West Indian planters reciprocated in kind, charging that missionaries preaching to enslaved people provided them with ‘new claims for freedom’ that could be appropriated and turned against the ‘master subject’. Mission churches also ‘provided lines of communication which were crucial to the organization of resistance’, as manifested in the revolt in Jamaica in 1831. The capacity of enslaved people to revolt of their own initiative was often denied by planters, so they directed their rage at the missionaries for preaching insurrection. Missionaries constituted an even larger real political threat to planter interests through their broader trans atlantic networks. Many acted as informants for the evangelical anti-slavery campaigners associated with William Wilberforce and the Clapham Sect of activist evangelicals, including Granville Sharpe, Thomas Clarkson, James Stephen, and Zachary Macaulay. After helping to bring about the abolition of the slave trade in 1807, the Sect developed an even more extensive web of evangelical connections. Concern over the progress of Christianization in the East Indies was galvanized by John Shore and Charles Grant, both East India Company officials. By the 1820s intermarriage among the Sect’s founding families and new recruits had produced a ‘second generation’ led by Thomas Fowell Buxton.
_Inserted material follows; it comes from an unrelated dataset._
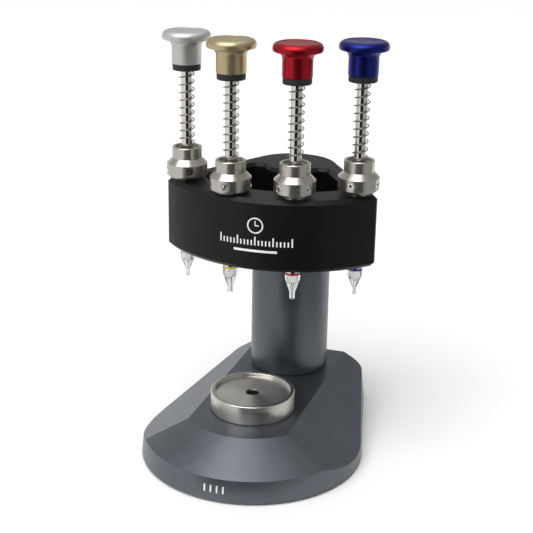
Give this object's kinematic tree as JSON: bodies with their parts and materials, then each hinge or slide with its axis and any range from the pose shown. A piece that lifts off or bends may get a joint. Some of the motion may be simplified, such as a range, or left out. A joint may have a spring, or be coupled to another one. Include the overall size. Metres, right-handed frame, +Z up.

A director of the London Missionary Society (LMS), Buxton supported the Bible and Missionary societies and the prison reform advocated by his sister-in-law, the Quaker reformer Elizabeth Fry. In 1823 he succeeded Wilberforce as head of the campaign to abolish slavery in the British colonies. As Member of Parliament for Weymouth, he articulated a wide- ranging programme of reform: ‘How can I promote the welfare of others? In private, by... sparing on my own pleasure and expending on God’s service. In public, by attending to the Slave Trade, Slavery, Indian widows burning themselves, the completion of those objects which have made some advance, viz. Criminal Law, Prisons, and Police.’
In June 1825 the planters of Barbados lambasted the Methodist missionary William Shrewsbury for siding with insurrectionary slaves and because ‘he had actually corresponded with Mr. Buxton!’ With prompting and help from his sister Sarah Maria, his daughter Priscilla and his wife’s cousin Anna Gurney, Buxton corresponded with such far-flung missionaries as the Anglican minister Samuel Marsden in New South Wales, the Quaker missionary James Backhouse, who moved between various parts of Australia and the Pacific, and John Philip, Superintendent of the LMS at the Cape. In his own mind Buxton saw clear connections between the enslavement of African labour and indigenous peoples threatened by expanding British settlements in these places.
Great Britain has, in former times, countenanced evils of great magnitude,— slavery and the Slave Trade; but for these she has made some atonement... An evil remains very similar in character, and not altogether unfit to be compared with them in the amount of misery it produces. The oppression of the natives of barbarous countries is a practice which pleads no claim to indulgence.
With missionary assistance Buxton aimed to mobilize the heart of Empire against both forms of oppression.